Lévy Gorvy Dayan is pleased to announce its first solo exhibition with Brooklyn-based artist and Juxtapoz favorite, Jenna Gribbon. The Honeymoon Show! is a dual examination of intimacy and subjecthood represented through portraits of the artist’s wife, Mackenzie Scott. The exhibition is portrayed in two acts—with scenes from the couple’s honeymoon in Thailand juxtaposed against theatrically posed portraits of Scott, a musician who performs under the name Torres. Unraveling the dichotomies between fact and fiction, public and private, spontaneity and forethought, Gribbon explores the transformative act of looking through her vibrant new body of work. In a new essay, Alison M. Gingeras writes, “The act of looking—the consensual, two-way scopophilia between artist and muse—and creating agency for the person being watched (and portrayed) are leitmotifs that run throughout Gribbon’s oeuvre.”

The Honeymoon Show! asks viewers to question what is real versus invented. Scott’s relaxed poses and Gribbon’s depictions of lush jungle flora and dappled sunlight—through her signature alla prima technique—bring the viewer along on the couple’s tropical getaway. The Honeymoon paintings appear candid and informal; in reality, Gribbon returned to her studio and invented or reinterpreted the details she portrayed—obscuring the truth and enhancing feelings of closeness between the artist, her subject, and the viewer. The group concludes with a nude portrait of Scott in the shower in the couple’s hotel suite, recalling the art historical trope of the bather. Rumpled bedsheets and strewn clothing suggest an unposed composition, while the presence of the artist leaves open the possibility of manipulation.

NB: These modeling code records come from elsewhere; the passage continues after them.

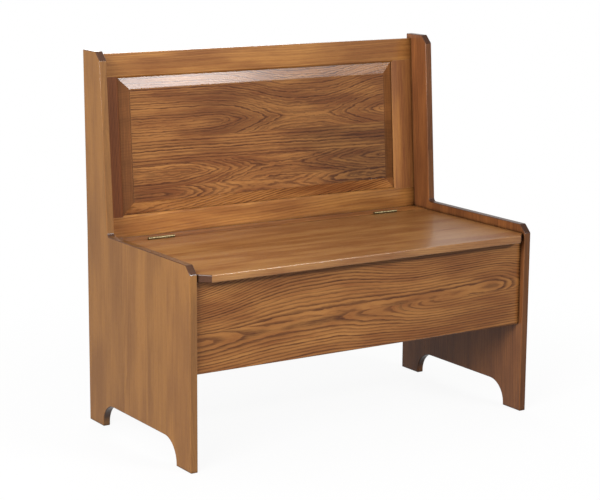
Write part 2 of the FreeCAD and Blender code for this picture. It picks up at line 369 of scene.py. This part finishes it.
def wood_marks(g, grain):
    """Pores, from 0 to 1, and the noises of streaks and of broad patches."""
    pores = g.ramp(g.noise(g.cells(grain.moved, PORE_CELL), 1.0)[0], *PORES_RAMP)
    streaks = g.noise(g.cells(grain.moved, STREAK_CELL), 3.0, 0.6)[0]
    patches = g.noise(g.cells(grain.moved, PATCH_CELL), 2.0)[0]
    return SimpleNamespace(pores=pores, streaks=streaks, patches=patches)


def waves(g, grain, cell, detail):
    """Three noises about 0."""
    colour = g.noise(g.cells(grain.moved, cell), detail)[1]
    return g.split(g.vector("SUBTRACT", colour, (0.5, 0.5, 0.5)))


def ring_number(g, look, one, grain, slow, quick):
    """How many growth rings lie between a board's pith line and the place."""
    aside = g.math("SUBTRACT", grain.v, g.math("MULTIPLY_ADD", grain.u, one.lean, one.pith))
    aside = g.math("MULTIPLY_ADD", slow[0], SLOW_ASIDE, aside)
    aside = g.math("MULTIPLY_ADD", quick[0], QUICK_ASIDE * look.jagged, aside)
    for start, end, factor in one.fans:
        aside = g.math("MULTIPLY", aside, g.ramp(grain.u, start, end, 1.0, factor))
    below = g.math("ADD", g.math("SUBTRACT", grain.w, look.face), one.depth)
    for start, end, rise in one.swells:
        below = g.math("ADD", below, g.ramp(grain.u, start, end, 0.0, rise))
    below = g.math("MULTIPLY_ADD", slow[1], SLOW_DEPTH, below)
    below = g.math("MULTIPLY_ADD", quick[1], QUICK_DEPTH * look.jagged, below)
    aside = g.math("POWER", g.math("ABSOLUTE", aside), one.point)
    below = g.math("POWER", g.math("ABSOLUTE", below), one.point)
    reach = g.math("POWER", g.math("ADD", aside, below), 1.0 / one.point)
    return g.math("DIVIDE", reach, one.spacing)


def growth_rings(g, look, boards, grain):
    """How dark the place is within its ring, and how dark its group of years is, both 0 to 1."""
    slow = waves(g, grain, SLOW_CELL, 1.0)
    quick = waves(g, grain, look.cell, 2.0)
    rings = by_board(g, grain.v, boards, lambda one: ring_number(g, look, one, grain, slow, quick))
    ring = g.math("FLOOR", rings)
    part = g.math("SUBTRACT", rings, ring)
    number = g.math("ADD", ring, grain.shift)
    odd = g.add("ShaderNodeTexWhiteNoise", {"W": number}, noise_dimensions="1D").outputs[0]
    fade = g.ramp(odd, 0, 1, *look.band, smooth=False)
    dark = g.math("SUBTRACT", 1.0, g.ramp(part, DARK_START, fade))
    dark = g.math("MAXIMUM", dark, g.ramp(part, *NEXT_RING_RAMP))
    when = g.math("MULTIPLY_ADD", rings, YEARS_PER_RING, grain.shift)
    years = g.add("ShaderNodeTexNoise", {"W": when}, noise_dimensions="1D").outputs[0]
    years = g.ramp(years, *YEARS_RAMP)
    dark = g.math("MULTIPLY", dark, g.ramp(odd, *ODD_RING_RAMP, smooth=False))
    dark = g.math("MULTIPLY", dark, g.math("MULTIPLY_ADD", years, look.swing, YEARS_TOP - look.swing))
    return SimpleNamespace(dark=dark, years=years)


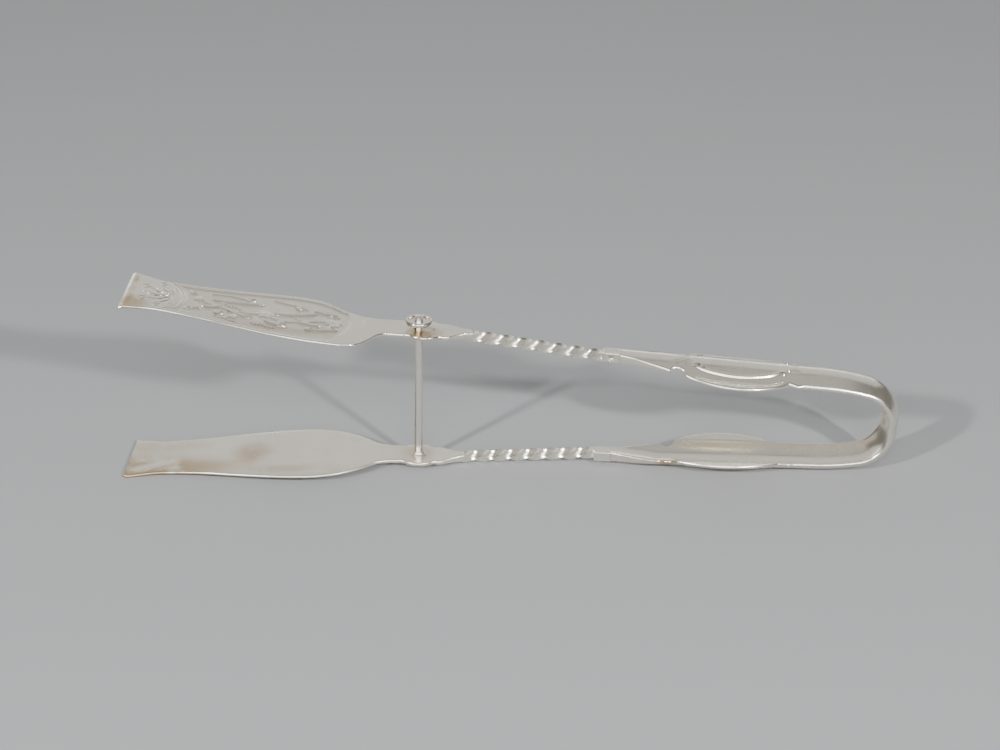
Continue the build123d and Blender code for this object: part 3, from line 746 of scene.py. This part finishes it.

Together with the Honeymoon paintings, Gribbon’s dramatic portraits of Scott posing in front of rich velvet curtains investigate earned and performed intimacy. Despite the formal setting, two smaller-scale portraits from the group are among the most intimate in the exhibition. In one, Scott points at a mole on her arm; in the other, she plucks a hair from her breast. Both show her in profile, not focused on the audience and fully immersed in her examination of her own body. In these two works, Gribbon renders Scott’s vulnerability—uncovering expressions previously unknown as she attempts to find new ways of looking at her wife.

Gribbon earlier employed small canvases to portray scenes of her life with Scott—reminiscent of the domestic tableaux created by late-nineteenth century Nabis artists such as Pierre Bonnard and Édouard Vuillard. For The Honeymoon Show!, Gribbon broadens her scale, rendering Scott as a larger- than-life figure. Three large-scale portraits feature Scott pantomiming various emotive states: pouting, pondering, and feigning disgust. Here, Scott puts on a show for Gribbon, and, by extension, the viewer—the backdrops in primary colors emphasize the constructed nature of these compositions. The magician’s assistant (2023) reveals a full-length view of Scott, seated nude with the couple’s young dog jumping onto her lap. They appear against the curtained background encircled by a bright spotlight, melding signifiers of personal domesticity and the public stage—and defying categorization as spontaneous or planned.

The Honeymoon Show! continues and complicates Gribbon’s exploration of subjecthood. Her exclusive use of Scott—painted in various sizes, poses, and locations—encourages empathy from the artist and the viewer; the more we see Scott, the more we know her and can interpret and acknowledge how she feels. Gribbon states, “I’m painting subjecthood and what it feels like to be looked at. The work is made with empathy. The purpose of using Mackenzie over and over again is to familiarize the viewer with her—so she becomes not just ‘the subject,’ but herself. The more we come to know her, the more we can feel for her in her various pictorial states.”

Throughout the exhibition, Scott acts as a performer and a proxy—deconstructing the traditional relationship between painter and subject. She actively participates in the work while representing and reflecting Gribbon’s experiences of looking, and, in turn, being seen. In several works, Gribbon blurs the line between artist and muse further by including herself in the scene. As both artist and subject, Gribbon asks what it means to understand and portray the experience of another.